What Is Employee Engagement?

Employee engagement, on the other hand, is about emotional connection. It measures how motivated, committed, and enthusiastic people are about their work and their organisation. Engaged employees are not just satisfied — they’re invested. They go the extra mile, collaborate effectively, and contribute to the company’s success because they care.

Research consistently shows that engaged employees lead to better business outcomes — from increased productivity and customer satisfaction to stronger profitability. According to research by Oxford Economics and Unum, the average cost of turnover per employee (earning £25,000 a year or more) is £30,614. Unsurprisingly, companies with strong employee engagement can mitigate this expense.
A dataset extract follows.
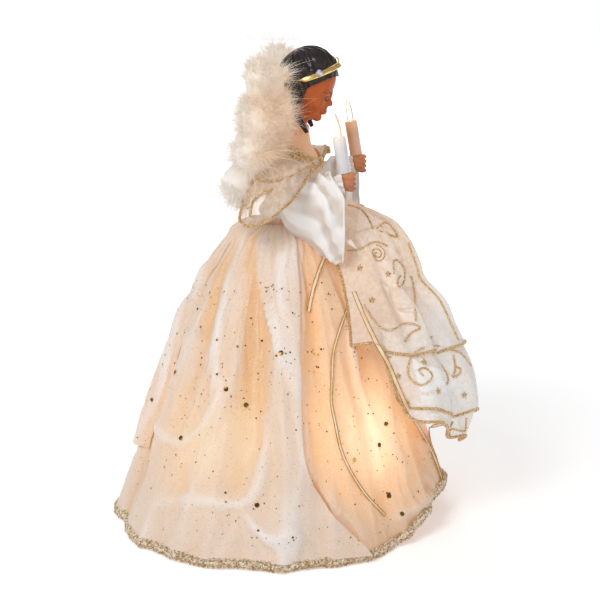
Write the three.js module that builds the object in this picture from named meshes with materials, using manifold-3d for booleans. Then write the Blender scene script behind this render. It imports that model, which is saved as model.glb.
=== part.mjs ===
// A lighted angel tree topper: a dressed doll on a hollow plastic cone, with feather wings and two candles.
// Millimetres, +Z up. The doll faces -Y and its right hand is at -X.
// The origin is the middle of the cone's foot.
import * as THREE from "three";
import { mergeVertices } from "three/addons/utils/BufferGeometryUtils.js";
import Module from "manifold-3d";

const wasm = await Module();
wasm.setup();

// Fits and stock that every sub-part shares
const seatGap = 0.3;
const slideClearance = 0.35;
const cutOverrun = 2;
const clothThickness = 1.2;
const layerGap = 1;
const layerLift = clothThickness + layerGap;

// Support cone, open at the foot for the tip of the tree
const coneHeight = 236;
const coneFootRadius = 98;
const coneTopRadius = 19.5;
const coneWall = 1.6;
const coneFlangeReach = 5;
const coneFlangeHeight = 2.4;
const coneSides = 36;

// Torso form, a bust with its neck, whose peg plugs the top of the cone
const torsoFlangeHeight = 4;
const pegLength = 14;
const waistHalfWidth = 17;
const waistHalfDepth = 16.6;
const chestHalfDepth = 18.5;
const shoulderHalfWidth = 25;
const torsoLength = 65;
const shoulderHeight = coneHeight + torsoLength;
const chestForward = 13;
const neckRadius = 8.5;
const neckLength = 28;
const neckTopHeight = shoulderHeight + neckLength;

// Head, modelled upright about the top of the neck and bowed as a whole
const headHeight = 60;
const headBow = 20;
const headForward = 13;
const hairThickness = 3.2;
const hairSeat = 1.2;
const bandWidth = 3.6;
const bandThickness = 1;
const gemRadius = 2.6;
const loopRadius = 2.6;
const loopWireRadius = 0.55;
const curlRadius = 2.8;

// Dress
const waistRise = 12;
const waistHeight = coneHeight + waistRise;
const sashHeight = 8;
const sashThickness = 2.2;
const hemRadius = 142;
const hemHeight = 1.4;
const frontHemLift = 20;
const foldDepth = 6;
const overskirtHemRaise = 10;
const overskirtEdgeLift = 6;
const backDraw = 9;
const trainEnd = 56;
const trainFlare = 4;
const braidHeight = 7;
const braidThickness = 2.4;
const necklineDip = 12;
const bodiceEase = 1.6;

// Organza cascade in front of the skirt
const cascadeRise = 14;
const cascadeTop = waistHeight + cascadeRise;
const cascadeDrop = 200;
const cascadeReach = 160;
const cascadeSkirtClearance = 6;
const cascadeRuffle = 3.5;
const cascadeLift = 2;

// Arms, measured on the right arm at -X
const shoulderPivotDrop = 9;
const shoulderPivotHeight = shoulderHeight - shoulderPivotDrop;
const shoulderPivotForward = 12;
const armRadius = 4.2;
const elbowDrop = 12;
const handSpread = 43;
const handForward = 57;
const handDrop = 3;
const handHeight = shoulderPivotHeight - handDrop;
const fistHeight = 17;
const fistWidth = 12.5;
const fistDepth = 15;
const sleeveMouthHeight = 72;
const sleeveMouthWidth = 27;
const sleeveMouthForward = 46;
const sleeveMouthLead = 11;
const sleeveSag = 4;
const drapeReach = 66;
const drapeRuffle = 1.5;

// Candles, each a white tube with a push-in lamp
const candleRadius = 5.2;
const candleLength = 28.5;
const candleWall = 1;
const candleFloor = 2;
const candleLean = 10;
const candlePegRadius = 2.6;
const candlePegLength = 10;
const plugLength = 11;
const glassRadius = 2.9;
const glassLength = 20.5;

// Lamps of the light string inside the skirt
const holderRadius = 4;
const holderInside = 9;
const holderOutside = 3;
const holderFlangeReach = 1.6;
const holderFlangeThickness = 1.5;
const lampRadius = 2.9;
const lampLength = 16;
const lampPlugRadius = 2.2;
const wireRadius = 0.8;
const lowerLamps = { count: 5, height: 78, first: 43 };
const upperLamps = { count: 3, height: 155, first: 79 };

// Wings, measured on the right wing in the plane of its card
const wingRootDrop = 1;
const wingRootHeight = shoulderHeight - wingRootDrop;
const wingRootSide = 9;
const wingSweep = 30;
const wingPitch = 15;
const wingSpan = 70;
const wingRise = 96;
const wingCardThickness = 1.4;
const yokeThickness = 3;
const yokeHeight = 20;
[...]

A study by Gallup showed that even in high turnover environments, a highly engaged business achieved 24% less turnover, while in low-turnover businesses, the number rises to 59%.

Why You Need Both

Think of it this way:

  • Employee Experience is the engine — the systems, tools, and culture that drive the workday.
  • Employee Engagement is the fuel — the motivation and commitment that keep people moving forward.

When you prioritise experience and engagement together, you create an environment where people feel supported and empowered to do their best work. And when that happens, performance and wellbeing rise in tandem.

How to measure employee experience and engagement

To truly understand how your people feel about work, you need to measure both Employee Experience and Employee Engagement. They’re connected but not the same, and each requires slightly different approaches.

Measuring Employee Experience

To measure Employee Experience, organisations can track metrics:

  • eNPS (Employee Net Promoter Score) – How likely are employees to recommend your workplace?
  • Onboarding satisfaction – How supported are new hires during their first 90 days?
  • Technology satisfaction scores – Do the systems and tools enable productivity?
  • Workspace utilisation and booking analytics – Are spaces (desks, rooms) fit for purpose and accessible?
  • Service response times – How quickly are workplace requests or IT issues resolved?

This data can be captured from:

  • Pulse surveys and feedback tools (monthly/quarterly)
  • Workplace analytics platforms (like GemEx) for real-time insights
  • Exit interviews to identify friction points

Measuring Employee Engagement

Engagement reflects the emotional connection employees have with their work and organisation and key indicators include:

  • Engagement survey scores – Do people feel motivated, recognised, and aligned with company values?
  • Absenteeism and turnover rates – Are people staying healthy and committed?
  • Participation rates in internal initiatives – Are people contributing beyond their core roles?
  • Manager effectiveness scores – Do leaders inspire and support their teams?

When you track both, you can spot patterns:

  • Poor tech experience → lower engagement scores.
  • High workspace satisfaction → higher productivity and lower turnover rates

The goal isn’t just to collect data, but to act on it. Tools like GemEx workplace analytics help bridge the gap, giving leaders actionable insights into how workplace design and services impact engagement.

Key Takeaways

  • Employee Experience is the foundation, the systems, tools, and culture that shape how employees interact with their workplace every day.
  • Employee Engagement is the outcome, the motivation, commitment, and emotional connection employees feel towards their work and organisation.
  • Employee Experience is what you design and provide; Employee Engagement is how employees respond to it.
  • Measuring both is essential: use metrics like eNPS, satisfaction surveys, workspace analytics, turnover rates, and participation levels.
  • Prioritising Employee Experience and Employee Engagement together creates workplaces where people feel supported, valued, and empowered — driving higher performance and wellbeing.